Many early-stage lenders hesitate to test new product ideas because of the perceived expense. That's a shame, because great testing doesn’t require massive fixed investments. It's often possible to get the feedback and data that you need without investing in infrastructure. If you're testing brand perception, for example, polished execution does matter, and you'll need to build some infrastructure to get that feedback. But when you're probing interest rates, risk response, or loan terms, the learning can often be decoupled from the final execution layer. It just requires temporarily accepting high variable costs.


Let’s say you're launching a new credit line product. Instead of building the full origination infrastructure and underwriting stack, you could test interest rate sensitivity by manually underwriting a handful of offers. Yes, this might cost more per unit in the short term, but you avoid investing in tech and operations before proving the concept.


This principle applies broadly: defer fixed costs until you validate that the idea works. Accept expensive plastics, manual work, or subscale marketing channels—if those costs are variable and give you meaningful learning.


We’ve seen this work for many lenders. In one case, a client simulated an onboarding process using spreadsheets, PDFs, and a phone line. It was clunky, but it helped them understand which applicants were interested, how much they'd borrow, and whether risk performance aligned with expectations, all without investing a dollar in infrastructure.
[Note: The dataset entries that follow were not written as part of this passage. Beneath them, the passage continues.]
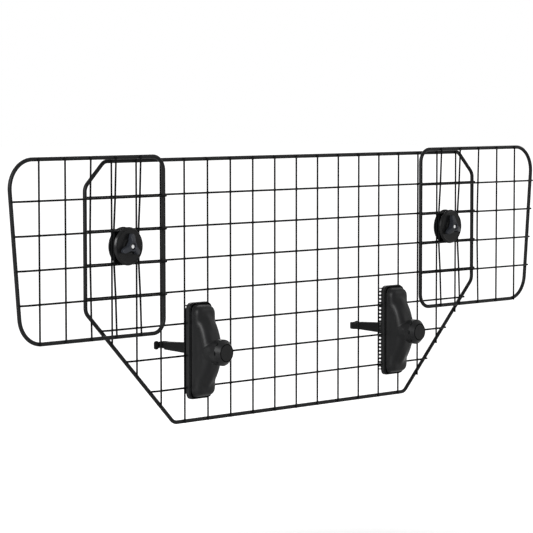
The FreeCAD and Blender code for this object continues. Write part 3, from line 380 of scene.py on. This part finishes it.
def round_edges(piece, width, segments=3):
    """Round a piece's sharp edges, and keep its flat faces flat in their shading."""
    bevel = piece.modifiers.new("Edges", "BEVEL")
    bevel.width = width
    bevel.segments = segments
    bevel.limit_method = "ANGLE"
    bevel.angle_limit = math.radians(EDGE_ANGLE)
    apply_modifiers(piece)
    smooth(piece, EDGE_SHADING)
    level = piece.modifiers.new("Level faces", "WEIGHTED_NORMAL")
    level.weight = 100
    level.keep_sharp = True
    apply_modifiers(piece)


def relax(piece, steps, group=""):
    """Even out a skin, or the part of it that a vertex group names."""
    evening = piece.modifiers.new("Relax", "SMOOTH")
    evening.factor = 0.5
    evening.iterations = steps
    evening.vertex_group = group
    apply_modifiers(piece)
    smooth(piece, SKIN_SHADING)


def soften(piece, grid, steps):
    """Blend the forms of a moulded piece into one skin with soft edges."""
    skin = piece.modifiers.new("Skin", "REMESH")
    skin.mode = "VOXEL"
    skin.voxel_size = grid
    apply_modifiers(piece)
    relax(piece, steps)


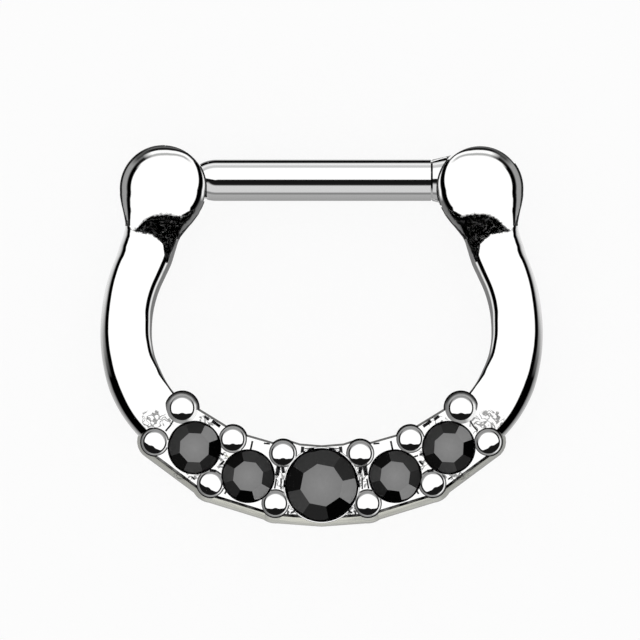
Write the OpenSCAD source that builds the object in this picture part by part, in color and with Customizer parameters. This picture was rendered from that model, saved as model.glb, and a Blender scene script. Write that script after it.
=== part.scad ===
// Clicker ring: a cast steel ring with five black stones in front, closed by a hinged bar.
// It lies on its back: X runs to the right, Y up the ring, Z out of the front.

/* [Ring] */
// Radius of the centre line of the two arms, in mm
arm_path_radius = 6.79; // [6.76:0.01:6.82]
// Thickness of the round arms, in mm
arm_thickness = 1.82; // [1.76:0.02:1.86]
// Diameter of the two end balls, in mm
ball_diameter = 3.02; // [2.96:0.02:3.08]

/* [Setting] */
// Height of the front face of the setting above its flat back, in mm
plate_height = 2.3; // [2.2:0.05:2.4]
// Height at which the outer wall starts to slope inwards, in mm
wall_height = 1.2; // [1:0.1:1.4]
// Radius of a bead prong, in mm
bead_radius = 0.438; // [0.42:0.01:0.45]
// Height of the middle of a bead above the front face, in mm
bead_lift = 0.12; // [0.08:0.02:0.16]
// Height of the rim round the middle stone above the front face, in mm
rim_lift = 0.08; // [0.04:0.02:0.1]

/* [Stones] */
// Radius of the four side stones, in mm
side_stone_radius = 0.9; // [0.86:0.01:0.91]
// Radius of the middle stone, in mm
middle_stone_radius = 1.25; // [1.2:0.01:1.27]
// Room left between a stone and its seat, in mm
seat_gap = 0.02; // [0.02:0.01:0.03]
// Size of the flat table against the whole stone
table_share = 0.6; // [0.5:0.05:0.65]

/* [Bar] */
// Thickness of the round bar, in mm
bar_thickness = 1.43; // [1.39:0.01:1.45]
// Thickness of the flat lug and of the flat tongue, in mm
flat_thickness = 0.64; // [0.6:0.02:0.8]
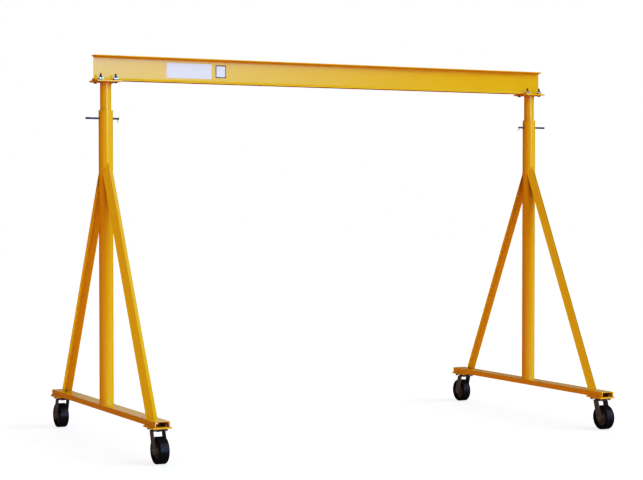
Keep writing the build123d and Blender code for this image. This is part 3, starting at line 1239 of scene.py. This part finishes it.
# Panels of light: headings to the right of the front and heights, both in degrees, from where a panel
# starts to where it is full and from there to where it ends, and its colour
room_colour = (0.20, 0.14, 0.11)
mirrored_panels = (
    ((-8, -2, 18, 31.5), (1.5, 4, 7, 12), (2.2, 6.1, 11.6)),
    ((-5, 10, 60, 80), (10, 16, 50, 60), (0.9, 1.0, 1.25)),
    ((56, 60, 66, 72), (-3, 2, 14, 20), (0.9, 0.9, 1.0)),
    ((110, 135, 170, 179), (6.2, 8, 14, 20), (0.76, 0.76, 0.84)),
)
fill_panels = (
    ((-8, -2, 16, 30), (4, 10, 18, 24), (2.0, 3.6, 4.4)),
    ((28, 40, 70, 85), (6, 12, 36, 46), (2.0, 3.3, 4.1)),
    ((-45, -35, 0, 10), (16, 22, 45, 55), (1.2, 1.6, 1.7)),
    ((-100, -85, -50, -35), (4, 10, 45, 60), (0.72, 0.53, 0.45)),
    ((-180, -179, 179, 180), (52, 62, 90, 91), (0.60, 0.42, 0.36)),
    ((135, 155, 179, 180), (8, 14, 40, 50), (2.2, 2.6, 2.8)),
    ((-180, -179, -170, -155), (8, 14, 40, 50), (0.8, 1.0, 1.1)),
)
# Pairs of a darkness and what it is shown as
shadow_curve = ((0.08, 0.045), (0.25, 0.19), (0.5, 0.49))


def make_floor():
    """A white floor that shows the camera a faint shadow and gives the crane a warm bounce."""
    bpy.ops.mesh.primitive_plane_add(size=floor_size)
    floor = named("studio_floor")
    material = bpy.data.materials.new("studio floor")
    material.use_nodes = True
    tree = material.node_tree
    tree.nodes.clear()
    rays = outputs_of(tree, "ShaderNodeLightPath")
    ahead = split(tree, object_place(tree))["Y"]
    sheen_share = worked_out(tree, "MULTIPLY", *[rise(tree, ahead, *reach) for reach in floor_sheen_reach])

    def shader(kind, inputs):
        return outputs_of(tree, kind, inputs)[0]

    seen = shader("ShaderNodeAddShader", {
        0: shader("ShaderNodeEmission", {"Strength": floor_glow}),
        1: shader("ShaderNodeBsdfDiffuse", {"Color": floor_shadow}),
    })
    reflected = shader("ShaderNodeAddShader", {
        0: shader("ShaderNodeBsdfDiffuse", {"Color": floor_dark}),
        1: shader("ShaderNodeEmission", {"Color": floor_sheen, "Strength": sheen_share}),
    })
    felt = shader("ShaderNodeMixShader", {
        0: rays["Is Glossy Ray"],
        1: shader("ShaderNodeBsdfDiffuse", {"Color": floor_bounce}),
        2: reflected,
    })
    outputs_of(tree, "ShaderNodeOutputMaterial", {
        "Surface": shader("ShaderNodeMixShader", {0: rays["Is Camera Ray"], 1: felt, 2: seen}),
    })
    floor.data.materials.append(material)


def studio_world():
    """White behind the crane. What lights it is a dim warm room with soft panels in it."""
    world = bpy.data.worlds.new("studio")
    bpy.context.scene.world = world
    world.use_nodes = True
    tree = world.node_tree
    tree.nodes.clear()
    way = split(tree, outputs_of(tree, "ShaderNodeTexCoord")["Generated"])
    front = worked_out(tree, "MULTIPLY", way["Y"], -1.0)
    heading = worked_out(tree, "DEGREES", worked_out(tree, "ARCTAN2", way["X"], front))
    height = worked_out(tree, "DEGREES", worked_out(tree, "ARCSINE", way["Z"]))
    rays = outputs_of(tree, "ShaderNodeLightPath")
    unmirrored = worked_out(tree, "SUBTRACT", 1.0, rays["Is Glossy Ray"])

    def scaled(colour, share):
        tint = tree.nodes.new("ShaderNodeVectorMath")
        tint.operation = "SCALE"
        fill(tree, tint, {0: colour, "Scale": share})
        return tint.outputs[0]

    def panel(headings, heights, colour, share=1.0):
        for value, (starts, full, full_to, ends) in ((heading, headings), (height, heights)):
            for none_at, full_at in ((starts, full), (ends, full_to)):
                share = worked_out(tree, "MULTIPLY", share, rise(tree, value, none_at, full_at))
        return scaled(colour, share)

    light = scaled(room_colour, unmirrored)
    for more in [panel(*lit) for lit in mirrored_panels] + [panel(*lit, unmirrored) for lit in fill_panels]:
        light = outputs_of(tree, "ShaderNodeVectorMath", {0: light, 1: more})[0]
    outputs_of(tree, "ShaderNodeOutputWorld", {
        "Surface": outputs_of(tree, "ShaderNodeMixShader", {
            0: rays["Is Camera Ray"],
            1: outputs_of(tree, "ShaderNodeBackground", {"Color": light})[0],
            2: outputs_of(tree, "ShaderNodeBackground", {"Color": (1, 1, 1, 1)})[0],
        })[0],
    })


def make_camera():
    lens = bpy.data.cameras.new("camera")
    lens.lens = camera_lens
    lens.sensor_width = camera_sensor
    camera = bpy.data.objects.new("camera", lens)
    bpy.context.collection.objects.link(camera)
    camera.location = camera_place
    camera.rotation_euler = (math.radians(camera_tilt), 0, math.radians(camera_heading))
    bpy.context.scene.camera = camera


def set_contrast():
    """Deepens the shadows a little and leaves black and white as they are."""
    view = bpy.context.scene.view_settings
    view.view_transform = "Standard"
    view.use_curve_mapping = True
    tones = view.curve_mapping.curves[ALL_TONES]
    for shade_in, shade_out in shadow_curve:
        tones.points.new(shade_in, shade_out)
    view.curve_mapping.update()


make_floor()
studio_world()
make_camera()
set_contrast()
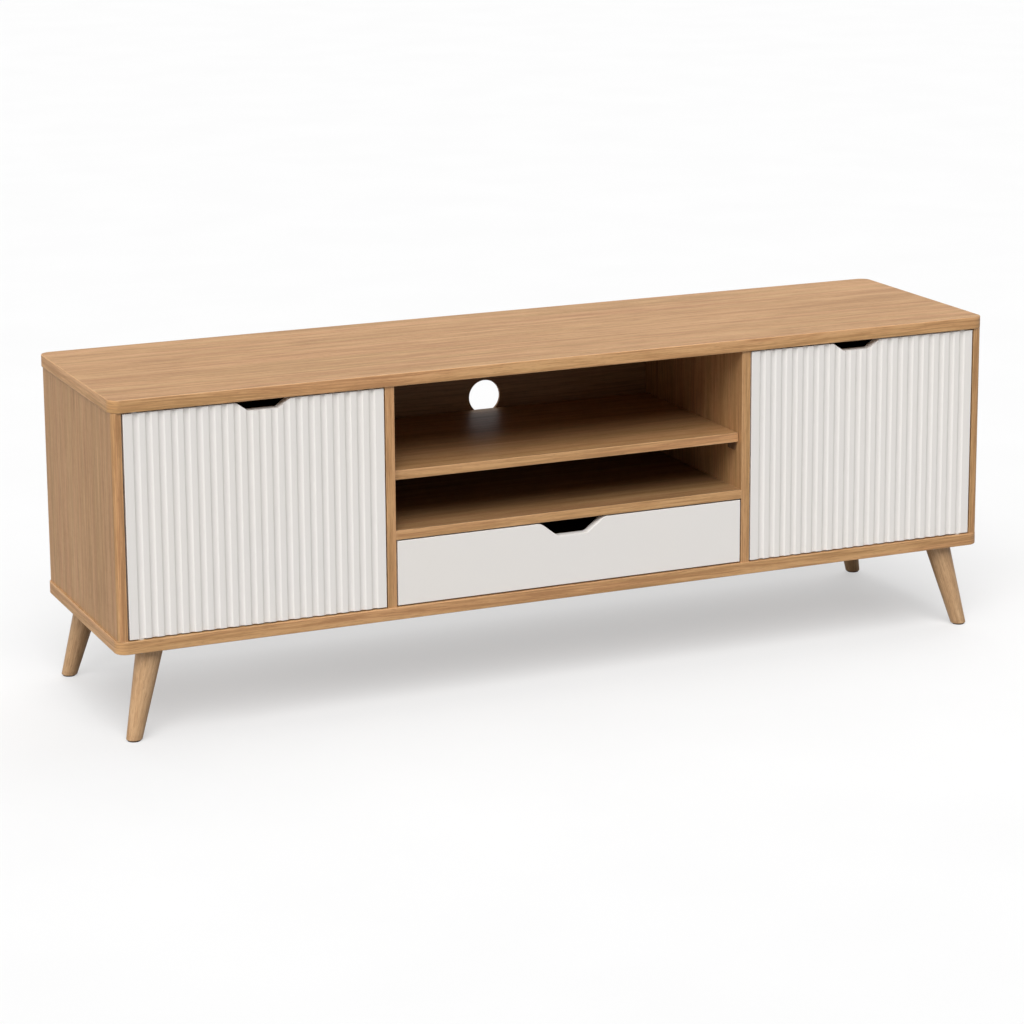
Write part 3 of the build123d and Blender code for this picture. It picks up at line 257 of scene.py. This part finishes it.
class Shader:
    """A material's node tree round a principled surface, with short calls that add nodes to it."""

    def __init__(self, name, **uniform):
        self.material = bpy.data.materials.new(name)
        self.material.use_nodes = True
        self.tree = self.material.node_tree
        self.surface = self.tree.nodes["Principled BSDF"]
        self.place = self.tree.nodes.new("ShaderNodeTexCoord")
        for socket, value in uniform.items():
            self.surface.inputs[socket.replace("_", " ")].default_value = value

    def feed(self, socket, value):
        if isinstance(value, bpy.types.NodeSocket):
            self.tree.links.new(value, socket)
        else:
            socket.default_value = value

    def add(self, kind, feeds, **settings):
        node = self.tree.nodes.new("ShaderNode" + kind)
        for key, value in settings.items():
            setattr(node, key, value)
        for key, value in feeds.items():
            self.feed(node.inputs[key], value)
        return node

    def math(self, operation, a, b=0.0, c=0.0):
        return self.add("Math", {0: a, 1: b, 2: c}, operation=operation).outputs[0]

    def between(self, value, low, high, start=0.0, end=1.0):
        """Value from low to high, mapped smoothly to start to end, and held outside."""
        feeds = {"Value": value, "From Min": low, "From Max": high, "To Min": start, "To Max": end}
        node = self.add("MapRange", feeds, interpolation_type="SMOOTHSTEP")
        return node.outputs["Result"]

    def parts(self, vector):
        return self.add("SeparateXYZ", {0: vector}).outputs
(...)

Operational and compliance complexity might seem like blockers, but even here, a workaround can be found. For example, offering the product as a “manual approval pilot” or restricting tests to internal staff allows you to test without triggering full regulatory review. (Of course, testing scrappily doesn’t mean testing recklessly. We advise clients to consult legal teams and document test parameters to manage compliance risk.)


The smartest companies embrace messy, high-variable-cost tests early on—and only commit fixed costs once the business case is proven.